9 thoughts on “Web programming

  1. Meh. everything you do on a computer is reading and writing strings of bits from and to some device.

  2. I think he’s saying more than that. Web programming is about building an HTML page by concatenating strings, not just in some ultimate sense but in a very proximate sense. Also, attempts to hide this fact sometimes make the task more difficult.

  3. I would argue that modern web development is much more than creating a HTML file with some values filled in. For this stock Perl/PHP with no libs will do. Novel ways to ‘complicate’ things such as framework deal with getting data from the database or interactively manipulating a tree and associated style information. The result of these manipulations can indeed be represented by strings but that’s old news.

    If I query a db run some code on the result and finally dump them to json I’m not really building a string. I’m manipulating some data that can and must be represented by a string.

  4. Sure, there’s a lot more than building HTML strings, but that is the core activity.

    Frameworks are great, as long as their abstractions don’t leak: you don’t need to debug into black boxes, you don’t need to improve performance, you don’t have to worry about security implications, etc. Not everyone needs to understand all the details, but someone needs to, ideally at least one person in each team.

  5. I’m pretty sure that most of what I do involves manipulating a tree of DOM objects in the browser rather than concatenating strings that describe those objects. I guess the server-side stuff is string concatenation though.

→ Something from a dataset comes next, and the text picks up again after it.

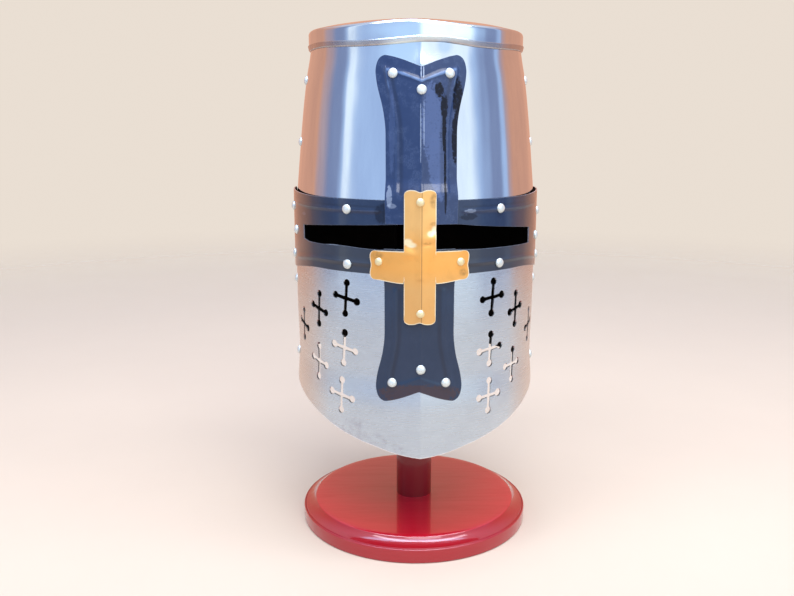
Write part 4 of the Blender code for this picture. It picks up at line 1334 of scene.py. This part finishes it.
def makeNasal():
    half, span = nasal["halfWidth"], nasal["halfSpan"]
    cell = nasal["cell"]

    def marks(points):
        values = []
        for low, high in zip(points, points[1:]):
            count = ceil((high - low) / cell)
            values += [mixed(low, high, share) for share in closeEnds(count, 0.3)[:-1]]
        return values + [points[-1]]

    xs = marks((-span, -half, 0.0, half, span))
    armBottom = nasal["armTop"] - nasal["armHeight"]
    zs = marks((nasal["bottom"], armBottom, nasal["armTop"], nasal["top"]))
    grid = []
    for z in zs:
        row = []
        for x in xs:
            px, pz = nasalOutline(x, z)
            row.append(((px + nasal["shift"]) / nasal["radius"], pz))
        grid.append(row)

    def keep(i, j):
        z = (zs[i] + zs[i + 1]) / 2
        x = (xs[j] + xs[j + 1]) / 2
        return abs(x) < half or armBottom < z < nasal["armTop"]

    def offset(angle, height):
        across = angle * nasal["radius"]
        fold = nasal["crease"] * max(0.0, 1.0 - abs(across) / 0.0060) ** 1.2
        groove = -0.00030 * bell(across, 0.00045)
        dents = 0.0
        for x, z, wide, tall, depth in nasalDents:
            dents += depth * bell(across * 1000 - x, wide) * bell(height * 1000 - z, tall)
        buckle = 0.00020 * noise.noise(Vector((across * 70.0, height * 60.0, 4.0)))
        return bandOffset(height) + 2 * helm["step"] + fold + groove + dents * 0.001 + buckle

    piece = sheetPiece("nasalCrossSkin", grid, offset, (finish["brass"], finish["brass"]), keep, 0.0016, 0.0)
    roundRims(piece, 0.00030)
    settle(piece, "brass_sheet", "nasal_cross")


makeNasal()
print("nasal cross done")

# Rivets: domed heads, each a little different
rivet = {
    "rings": ((0.28, 0.97), (0.52, 0.86), (0.72, 0.68), (0.87, 0.44), (0.96, 0.18), (1.00, 0.00), (0.99, -0.22)),
    "sides": 28,
    "rise": 0.0021,           # of a head with the full radius
    "fullRadius": 0.004,
    "uneven": 0.06,
    "seatPoints": 8,
}
# Brass rivets that were set a little to the left, mm
rivetNudge = {"rivet_brass_top": -1.4, "rivet_brass_bottom": -0.9}


def makeRivet(node, material, slotName, rand):
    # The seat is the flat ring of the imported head, found along the wall's own normal
    solid = {tuple(round(value, 6) for value in vertex.co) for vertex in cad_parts[node].data.vertices}
    solid = [Vector(place) for place in sorted(solid)]
    centre = sum(solid, Vector()) / len(solid)
    angle = atan2(centre.x, -centre.y / (helm["backDepth"] if centre.y > 0 else 1.0))
    upright = bandBottom - 0.011 < centre.z < bandTop + 0.004
    probe = 0.002
    along = wallPoint(angle + probe, centre.z, 0.0) - wallPoint(angle - probe, centre.z, 0.0)
    up = Vector((0, 0, 1))
    if not upright:
        up = wallPoint(angle, centre.z + probe, 0.0) - wallPoint(angle, centre.z - probe, 0.0)
    out = along.cross(up).normalized()
    base = sorted(solid, key=lambda place: place.dot(out))[:rivet["seatPoints"]]
    middle = sum(base, Vector()) / rivet["seatPoints"]
    seat = middle + Vector((0.001 * rivetNudge.get(node, 0.0), 0, 0))
    radius = max((place - middle).length for place in base)
    rise = rivet["rise"] * radius / rivet["fullRadius"]
    bm = bmesh.new()
    rings = []
    seed = rand.uniform(0.0, 50.0)
    for share, lift in rivet["rings"]:
        loop = []
        for k in range(rivet["sides"]):
            turn = 2 * pi * k / rivet["sides"]
            uneven = 1.0 + rivet["uneven"] * noise.noise(Vector((cos(turn), sin(turn), seed)))
            reach = radius * share * uneven
            loop.append(bm.verts.new((reach * cos(turn), reach * sin(turn), rise * lift)))
        rings.append(loop)
    top = bm.verts.new((0, 0, rise))
    for k in range(rivet["sides"]):
        bm.faces.new((rings[0][k], rings[0][(k + 1) % rivet["sides"]], top))
    for inner, outer in zip(rings, rings[1:]):
        for k in range(rivet["sides"]):
            after = (k + 1) % rivet["sides"]
            bm.faces.new((outer[k], outer[after], inner[after], inner[k]))
    bm.faces.new(list(reversed(rings[-1])))
    bmesh.ops.recalc_face_normals(bm, faces=bm.faces)
    turn = out.to_track_quat("Z", "Y").to_matrix().to_4x4()
    bm.transform(Matrix.Translation(seat) @ turn)
    mesh = bpy.data.meshes.new(node + "_head")
    bm.to_mesh(mesh)
    bm.free()
    mesh.shade_smooth()
    mesh.set_sharp_from_angle(angle=radians(60))
    piece = toScene(node + "_head", mesh, (material,))
    settle(piece, slotName, node)


def makeRivets():
    rand = random.Random(11)
    for node in sorted(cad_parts):
        if node.startswith("rivet_brass"):
            makeRivet(node, finish["brassRivet"], "brass_rivet", rand)
        elif node.startswith("rivet_"):
            makeRivet(node, finish["rivet"], "rivet_steel", rand)


makeRivets()
print("rivets done")

# Turned stand
stand = {
    "footRadius": 0.108,
    "thickness": 0.0197,
    "stepHeight": 0.0125,
    "edgeRadius": 0.0012,
    "coveRadius": 0.01656,
    "coveCentre": (0.10924, 0.0296),
    "postRadius": 0.017,
    "headRadius": 0.036,
    "headRound": 0.003,
    "turns": 160,
}


def latheProfile(name, points, node):
    verts, faces = [], []
    turns = stand["turns"]
    for step in range(turns):
        turn = 2 * pi * step / turns
        for radius, height in points:
            verts.append((radius * cos(turn), radius * sin(turn), height))
    count = len(points)
    for step in range(turns):
        after = (step + 1) % turns
        for k in range(count - 1):
            faces.append([step * count + k, after * count + k, after * count + k + 1, step * count + k + 1])
    faces.append([step * count for step in reversed(range(turns))])
    faces.append([step * count + count - 1 for step in range(turns)])
    mesh = bpy.data.meshes.new(name)
    mesh.from_pydata(verts, [], faces)
    closeMesh(mesh, radians(40))
    piece = toScene(name, mesh, (finish["lacquer"],))
    settle(piece, "red_lacquer", node)


def arc(centreRadius, centreHeight, radius, first, last, steps):
    turns = [radians(mixed(first, last, k / steps)) for k in range(steps + 1)]
    return [(centreRadius + radius * cos(turn), centreHeight + radius * sin(turn)) for turn in turns]


def makeStand():
    outer, thick = stand["footRadius"], stand["thickness"]
    step, edge = stand["stepHeight"], stand["edgeRadius"]
    foot = arc(outer - edge, edge, edge, -90, 0, 4)
    foot += arc(outer - edge, step - 0.0008, edge, 0, 80, 5)
    # A fine groove, then a hollow that runs up to the top's sharp edge
    foot += [(outer - 0.0016, step - 0.0001), (outer - 0.0020, step + 0.0006)]
    foot += arc(*stand["coveCentre"], stand["coveRadius"], -102, -142, 16)
    foot += [(0.0957, thick - 0.0001), (0.0953, thick), (0.0900, thick), (0.040, thick), (0.012, thick)]
    latheProfile("standFootTurned", foot, "stand_base")
    headLow, headTop = (corner[2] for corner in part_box("stand_head"))
    post = stand["postRadius"]
    column = [(post, thick + 0.0001)] + [(post, mixed(thick, headLow, k / 12)) for k in range(1, 13)]
    latheProfile("standPostTurned", column, "stand_column")
    wide, curve = stand["headRadius"], stand["headRound"]
    head = [(wide * 0.8, headLow)] + arc(wide - curve, headLow + curve, curve, -60, 0, 4)
    head += arc(wide - curve, headTop - curve, curve, 0, 88, 5) + [(0.010, headTop)]
    latheProfile("standHeadTurned", head, "stand_head")


makeStand()
print("stand done")


# Floor, light and camera
ground = {"radius": 2.5, "sides": 96, "height": -0.0002}


def makeFloor():
    bpy.ops.mesh.primitive_circle_add(vertices=ground["sides"], radius=ground["radius"], fill_type="NGON",
                                      location=(0, 0, ground["height"]))
    floor = bpy.context.object
    floor.name = "paleFloor"
    floor.data.materials.append(finish["floor"])


# The soft panels round the helm and where each begins and ends, in degrees from the front
tones = {
    "warm": (0.86, 0.44, 0.30),
    "mauve": (0.58, 0.46, 0.52),
    "dusk": (0.30, 0.38, 0.62),
    "sky": (0.55, 0.75, 1.12),
    "white": (1.15, 1.32, 1.48),
}
panels = (
    (-180, "warm"), (-116, "warm"), (-105, "mauve"), (-95, "dusk"), (-84, "dusk"), (-77, "sky"),
    (-74.5, "white"), (-69, "white"), (-65, "sky"), (-10, "sky"), (12, "white"), (60, "white"),
    (66, "sky"), (77, "dusk"), (88, "dusk"), (91, "sky"), (94, "sky"), (97, "mauve"), (106, "warm"),
    (180, "warm"),
)
# name, place, aim, width, height, watts, colour
softboxes = (
    ("frontSoftbox", (0.25, -1.3, 1.55), (0, 0, 0.25), 1.1, 0.7, 14, (1.0, 0.99, 0.98)),
    ("ceilingStrip", (0.05, -0.42, 1.42), (0, -0.08, 0.10), 2.0, 0.26, 16, (0.93, 0.90, 1.0)),
)


def makeLight():
    world = bpy.data.worlds.new("softStudio")
    bpy.context.scene.world = world
    world.use_nodes = True
    tree = Tree(world.node_tree)
    background = world.node_tree.nodes["Background"]
    direction = tree.add("ShaderNodeTexCoord").outputs["Generated"]
    split = tree.add("ShaderNodeSeparateXYZ")
    tree.join(direction, split.inputs[0])
    around = tree.sum("ARCTAN2", split.outputs["X"], tree.sum("MULTIPLY", split.outputs["Y"], -1.0))
    share = tree.remap(around, -pi, pi)
    rampNode = tree.add("ShaderNodeValToRGB")
    ramp = rampNode.color_ramp
    ramp.interpolation = "LINEAR"
    while len(ramp.elements) > 1:
        ramp.elements.remove(ramp.elements[-1])
    for k, (degrees, tone) in enumerate(panels):
        at = (degrees + 180) / 360
        element = ramp.elements[0] if k == 0 else ramp.elements.new(at)
        element.position = at
        element.color = (*tones[tone], 1)
    tree.join(share, rampNode.inputs["Fac"])
    up = tree.sum("ARCSINE", split.outputs["Z"])
    high = tree.remap(up, studio["overheadFrom"], studio["overheadFull"], smooth=True)
    room = tree.tint(high, rampNode.outputs["Color"], studio["overhead"])
    rays = tree.add("ShaderNodeLightPath").outputs
    # Only polished and lacquered surfaces see the lamp straight above
    lamp = tree.remap(up, studio["zenithFrom"], studio["zenithFull"], smooth=True)
    room = tree.over(room, lamp, rays["Is Glossy Ray"], studio["zenith"])
    tree.join(tree.tint(rays["Is Camera Ray"], room, studio["backdrop"]), background.inputs["Color"])
    for name, place, aim, wide, tall, energy, colour in softboxes:
        softbox = bpy.data.lights.new(name, "AREA")
        softbox.shape = "RECTANGLE"
        softbox.size, softbox.size_y = wide, tall
        softbox.energy = energy
        softbox.color = colour
        lamp = bpy.data.objects.new(name, softbox)
        bpy.context.scene.collection.objects.link(lamp)
        lamp.location = place
        lamp.rotation_euler = (Vector(aim) - Vector(place)).to_track_quat("-Z", "Y").to_euler()


camera = {
    "place": (-0.0375, -0.7962, 0.3788),
    "turn": radians(-1.5),
    "pitch": radians(11.63),
    "lens": 38.99,
    "sensor": 36.0,
    "near": 0.02,
}


def makeCamera():
    lens = bpy.data.cameras.new("viewer")
    lens.sensor_fit = "HORIZONTAL"
    lens.sensor_width = camera["sensor"]
    lens.lens = camera["lens"]
    lens.clip_start = camera["near"]
    viewer = bpy.data.objects.new("viewer", lens)
    bpy.context.scene.collection.objects.link(viewer)
    viewer.location = camera["place"]
    viewer.rotation_euler = (pi / 2 - camera["pitch"], 0.0, camera["turn"])
    bpy.context.scene.camera = viewer


makeFloor()
makeLight()
makeCamera()
bpy.context.scene.view_settings.view_transform = "Standard"
bpy.context.view_layer.update()
print("scene ready")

  6. In the vein of “attempts to hide this fact sometimes make the task more difficult”, at work I’ve bitched heavily about how much of a Rube Goldberg many of the frameworks we try to use are when it comes to just making a simple snippet of html.

  7. I think you could carry this a little farther and say that “Programming is the science of coming up with increasingly complicated ways of managing electricity.”

    Sure it is, but it seems somewhat far reaching to reduce such a revolutionary technology to such a triviality.

  8. Chris B: Greg Brockman’s quote is not as reductionistic as saying programming is about managing electricity. Web programming is fairly directly about building up HTML strings. Web programming is closer to string concatenation than, for example, image processing is to manipulating bits in a JPEG file. A Photoshop user doesn’t need to know the JPEG file format the way a web programmer needs to know HTML.